On the other hand, in functional languages (and also when taking functional approaches in a non-functional language), it is very important to think equationally: "This means that; this other thing is that...." This is especially true in Haskell, which is not strict; if you try to think operationally or even axiomatically, you run into difficulties when the state of a non-strict program does not resemble the state of a strict program.

Equational thinking completely does away with the "number of paths" argument. A functional definition is, or should be, small enough to understand directly, based on any underlying definitions. Further, because the state does not change (in operational terms, or equivalently in axiomatic terms, there is only one state), it becomes less important to manipulate the program as a whole. Instead each definition can be dealt with separately.

Now, equational thinking is easy for stuff like

\[\textbf{add_one}\ n = n + 1\]

But it is not immediately apparent how that extends to something that needs recursion, say. The big "Ah-ha!" moment for me was the realization that recursion and mathematical induction are the same thing (ok, it's not a surprise for anyone; the big deal was when I internalized it enough to use the idea to naturally write code). With that, you can deal with anything programmatically equational and recursive as mathematically equational and inductive.
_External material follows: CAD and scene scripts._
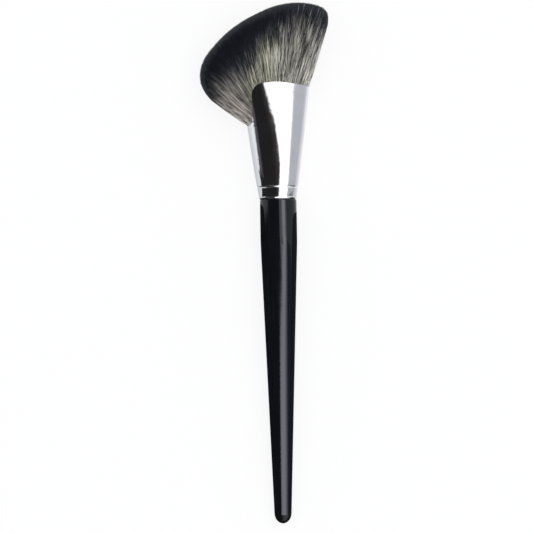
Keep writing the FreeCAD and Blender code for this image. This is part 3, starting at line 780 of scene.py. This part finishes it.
for name, span, reach, first, second, tones in (
    ("handle_flag", HANDLE_SPAN, PANEL_REACH, FLAG_EDGE, HANDLE_LIGHT, plain(HANDLE_DARK)),
    ("handle_wall", HANDLE_SPAN, WALL_REACH, shift(FLAG_EDGE, -HANDLE_WALL_WIDTH), FLAG_EDGE,
     plain(HANDLE_DARK)),
    ("handle_light", (HANDLE_SPAN[0], HANDLE_BREAK), PANEL_REACH, HANDLE_LIGHT, HANDLE_FADE, (
        *tinted(VIOLET, (0, 2.8), (0.14, 4.0), (0.42, 4.4), (0.56, 3.5), (0.69, 2.0), (0.82, 0.9),
                (0.92, 0.3)),
        (1, HANDLE_CARD),
    )),
    ("handle_light_top", (HANDLE_BREAK, HANDLE_SPAN[1]), PANEL_REACH, HANDLE_LIGHT, HANDLE_FADE, (
        *tinted(VIOLET, (0, 1.7), (0.3, 1.4), (0.45, 4.4), (0.66, 4.4), (0.8, 1.0)),
        (0.9, grey(0.2)),
        (1, HANDLE_CARD),
    )),
    ("handle_card", HANDLE_SPAN, PANEL_REACH, HANDLE_FADE, shift(HANDLE_FADE, HANDLE_CARD_WIDTH),
     plain(HANDLE_CARD)),
):
    far_panel(name, span, reach, first, second, tones)

# Cards on the floor, which the lower flanks mirror. An edge is a table of y and x in mm.
HANDLE_FLOOR_SPAN = (-300, 21.5)
LEFT_CARD_SPAN = (21.5, 80)
RIGHT_CARD_SPAN = (18.5, 80)
HANDLE_FLOOR_HEIGHT, CARD_HEIGHT = 0.2, 0.4
CARD_END = 590
METAL_LEFT = ((19, -2), (66, -8.5))
METAL_RIGHT = ((19, 10), (66, 16.2))
SLOPE_EDGE = ((19, -18), (66, -24))
PAPER_EDGE = ((19, 10.5), (37, 20.6), (66, 23))
GREY_EDGE = ((19, 20), (37, 35), (47, 43), (52, 75), (66, 300))
SHADE_EDGE = ((19, 34), (27, 62), (37, 136), (42, 348), (66, 590))

floor_card(
    "floor_handle", HANDLE_FLOOR_SPAN, HANDLE_FLOOR_HEIGHT,
    (straight(-CARD_END), straight(CARD_END)),
    ((0, HANDLE_DARK), (0.5, HANDLE_DARK), (0.51, HANDLE_SIDE), (1, HANDLE_SIDE)),
)
# The left card darkens from far out towards the metal's side: painted shadow of the brush on the
# floor, as the ferrule's left flank mirrors it.
floor_card(
    "floor_left", LEFT_CARD_SPAN, CARD_HEIGHT,
    (straight(-CARD_END), straight(-60), SLOPE_EDGE, METAL_LEFT),
    tinted(COOL, (0, 0.86), (0.33, 0.82), (0.66, 0.74), (1, 0.6)),
)
floor_card(
    "floor_right", RIGHT_CARD_SPAN, CARD_HEIGHT,
    (METAL_RIGHT, PAPER_EDGE, GREY_EDGE, SHADE_EDGE, straight(CARD_END + 5)),
    ((0, PAPER), (0.25, grey(0.93)), (0.5, PALE_CARD), (0.75, CARD), (1, CARD)),
)

# Soft key lamp, in metres and watts

KEY_PLACE = Vector((0.35, 0.15, 1.3))
KEY_TARGET = Vector((0, 0.02, 0))
KEY_SIZE, KEY_POWER = 1.2, 4.0

key_data = bpy.data.lights.new("key", "AREA")
key_data.shape = "RECTANGLE"
key_data.size, key_data.size_y = KEY_SIZE, KEY_SIZE
key_data.energy = KEY_POWER
key = bpy.data.objects.new("key", key_data)
key.location = KEY_PLACE
key.rotation_euler = (KEY_TARGET - KEY_PLACE).to_track_quat("-Z", "Y").to_euler()
key.visible_glossy = False
scene.collection.objects.link(key)

# Light all round; mirrors see the dark side of the room on the left and a window on the right.
# Tones of the room by the angle across, in degrees from the vertical

ROOM_TONES = (
    (-110, 0.8), (-100, 0.04), (-78, 0.012), (-40, 0.045), (-24, 0.07), (-14, 0.2), (-5, 0.42),
    (8, 0.95), (58, 1.0), (62, 0.85), (118, 0.85), (126, 1.0),
)
ROOM_LIGHT = (0.815, 0.823, 0.84)

world = bpy.data.worlds.new("studio")
sky = Nodes(world)
direction = sky.split(sky.add("ShaderNodeTexCoord").outputs["Generated"])
turn = sky.math("ARCTAN2", direction["X"], direction["Z"])
around = sky.add("ShaderNodeMapRange", {"Value": turn, "From Min": -math.pi, "From Max": math.pi})
room = sky.ramp(around.outputs[0], tuple((0.5 + across / 360, tone) for across, tone in ROOM_TONES))
mirrored = sky.add("ShaderNodeLightPath").outputs["Is Glossy Ray"]
sky.set(Color=sky.mix(mirrored, ROOM_LIGHT, room), Strength=1.0)
scene.world = world

scene.view_settings.view_transform = "Standard"

# Camera: from above, a little towards the tail

CAMERA_LENS, CAMERA_SENSOR = 571.93, 36.0
CAMERA_DISTANCE = 3.0
CAMERA_PITCH = math.radians(5.4)
CAMERA_ROLL = 0.0153
CAMERA_RANGE = (0.05, 10.0)
AIM = Vector((-0.383, -1.449, 7.0)) * MM

camera_data = bpy.data.cameras.new("camera")
camera_data.lens = CAMERA_LENS
camera_data.sensor_width = CAMERA_SENSOR
camera_data.clip_start, camera_data.clip_end = CAMERA_RANGE
camera = bpy.data.objects.new("camera", camera_data)
scene.collection.objects.link(camera)
scene.camera = camera
back = Vector((0, -math.sin(CAMERA_PITCH), math.cos(CAMERA_PITCH)))
camera.location = AIM + back * CAMERA_DISTANCE
camera.rotation_euler = (
    Matrix.Rotation(-CAMERA_ROLL, 3, back) @ Matrix.Rotation(CAMERA_PITCH, 3, "X")
).to_euler()
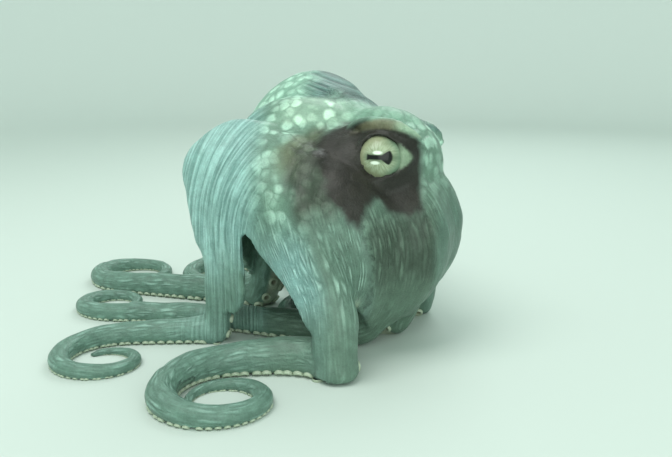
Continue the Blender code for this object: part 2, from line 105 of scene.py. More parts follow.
def smoothstep(x: Array | float, low: float = 0.0, high: float = 1.0) -> Array:
    """Eases from 0 to 1 between two values.

    Args:
        x: Values to ease.
        low: Where the result is 0.
        high: Where the result is 1; it may be below `low`.

    Returns:
        The eased values.
    """
    t = np.clip((np.asarray(x, float) - low) / (high - low), 0, 1)
    return t * t * (3 - 2 * t)


def lengths_along(points: Array) -> Array:
    """Returns the distance along a line of points, at each of them."""
    steps = np.linalg.norm(np.diff(np.asarray(points, float), axis=0), axis=1)
    return np.concatenate([[0], np.cumsum(steps)])


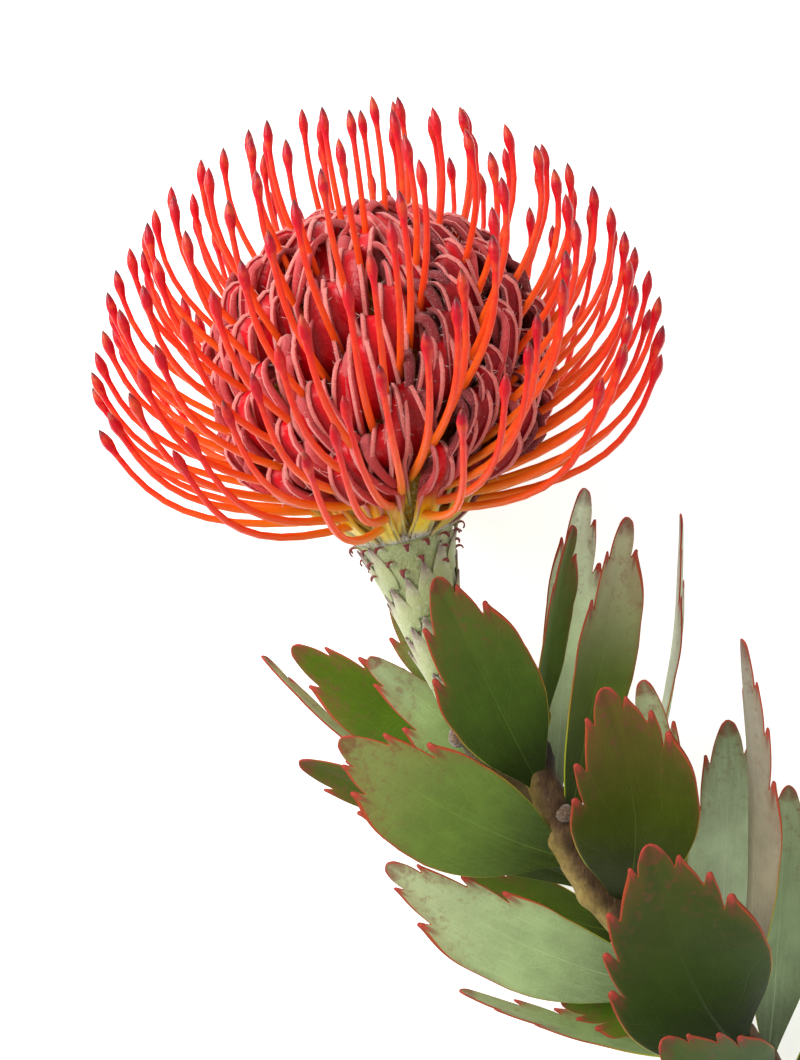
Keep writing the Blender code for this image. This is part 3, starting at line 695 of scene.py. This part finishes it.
def leaf_material(name, face, tip_tone, rim, seed):
    """Waxy leaf skin: soft streaks, faint veins, red rim and glands, blotches at the tip, and
    painted shade towards the foot.
    """
    skin = new_material(name, Roughness=0.52, Specular_IOR_Level=0.16)
    where = node(skin, "VectorMath", {0: place_on(skin), 1: (seed, seed, seed)})
    along, aside, across, edge, gland = [
        painted(skin, layer) for layer in ("along", "aside", "across", "edge", "gland")]
    patches = step_up(skin, grain(skin, where, 0.14, 4.0), 0.35, 0.65)
    tone = lay_over(skin, [c * 0.96 for c in face], [min(c * 1.04 + 1, 255) for c in face],
                    patches)
    # Painted shade: the blade darkens towards its foot, standing in for the shade the leaves cast
    # on each other.
    tone = lay_over(skin, tone, [c * 0.5 for c in face], step_up(skin, along, 0.55, 0.12), 0.8)
    tone = lay_over(skin, tone, tip_tone, step_up(skin, along, 0.5, 1.02), 0.75)
    lanes = node(skin, "CombineXYZ", {
        0: times(skin, across, 1.6), 1: times(skin, along, 7.0), 2: seed})
    streaks = step_up(skin, grain(skin, lanes, 1.0, 5.0, 0.65), 0.42, 0.75)
    tone = lay_over(skin, tone, [min(c * 1.3 + 14, 255) for c in face], streaks, 0.1)

    net = step_up(skin, spots(skin, where, 0.36, "DISTANCE_TO_EDGE"), 0.09, 0.02)
    wander = times(skin, grain(skin, where, 0.12, 2.0), 0.7)
    climb = number(skin, "SUBTRACT", times(skin, along, 4.4), times(skin, aside, 1.9))
    ladder = number(skin, "PINGPONG", number(skin, "ADD", climb, wander), 0.5)
    side_veins = step_up(skin, ladder, 0.035, 0.008)
    middle_vein = times(
        skin, step_up(skin, across, 0.3, 0.06), step_up(skin, along, 0.95, 0.25))
    veins = number(skin, "MAXIMUM", times(skin, net, 0.12),
                   number(skin, "MAXIMUM", times(skin, side_veins, 0.3), middle_vein))
    tone = lay_over(skin, tone, [min(c * 1.35 + 26, 255) for c in face], veins, 0.2)

    rust = step_up(skin, grain(skin, where, 0.42, 5.0, 0.7), 0.5, 0.68)
    rusty_part = times(
        skin, step_up(skin, along, 0.42, 0.95), step_up(skin, edge, 7.0, 0.5))
    tone = lay_over(skin, tone, (122, 62, 54), times(skin, rust, rusty_part), 0.6)
    freckles = step_up(skin, spots(skin, where, 0.9), 0.16, 0.08)
    tone = lay_over(skin, tone, (96, 74, 40), freckles, 0.3)

    red_part = step_up(skin, along, 0.3, 0.64)
    blush = times(skin, step_up(skin, edge, 1.6, 0.1), red_part)
    tone = lay_over(skin, tone, (128, 84, 44), blush, 0.3)
    rim_tone = lay_over(skin, (164, 172, 44), rim, red_part)
    tone = lay_over(skin, tone, rim_tone, step_up(skin, edge, 0.15, 0.03))
    halo = times(skin, step_up(skin, gland, 0.05, 0.6), step_up(skin, edge, 3.4, 0.5))
    tone = lay_over(skin, tone, (116, 58, 44), halo, 0.6)
    cap = times(skin, step_up(skin, gland, 0.35, 0.9), step_up(skin, edge, 0.65, 0.1))
    show(skin, "Base Color", lay_over(skin, tone, (176, 66, 52), cap, 0.9))
    pores = times(skin, grain(skin, where, 2.6), 0.4)
    relief(skin, number(skin, "SUBTRACT", pores, times(skin, veins, 0.8)), 0.14)
    return skin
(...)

The change in thinking is as big as the difference between operational and axiomatic.

Equational thinking extends beyond basic function definitions; I think it is the key to the type system, classes, and most of the other neat language features. At this point, I am still struggling with category theory, although I have been able to make use of monads reasonably elegantly (in my (humble) opinion, of course). I think there is another step there, although I haven't made it.

This is all rather fuzzy and exceptionally difficult to put into words. However, I am willing to change my traditional definition, Programming is applied formal logic, to include at least abstract algebra and category theory at this point, though.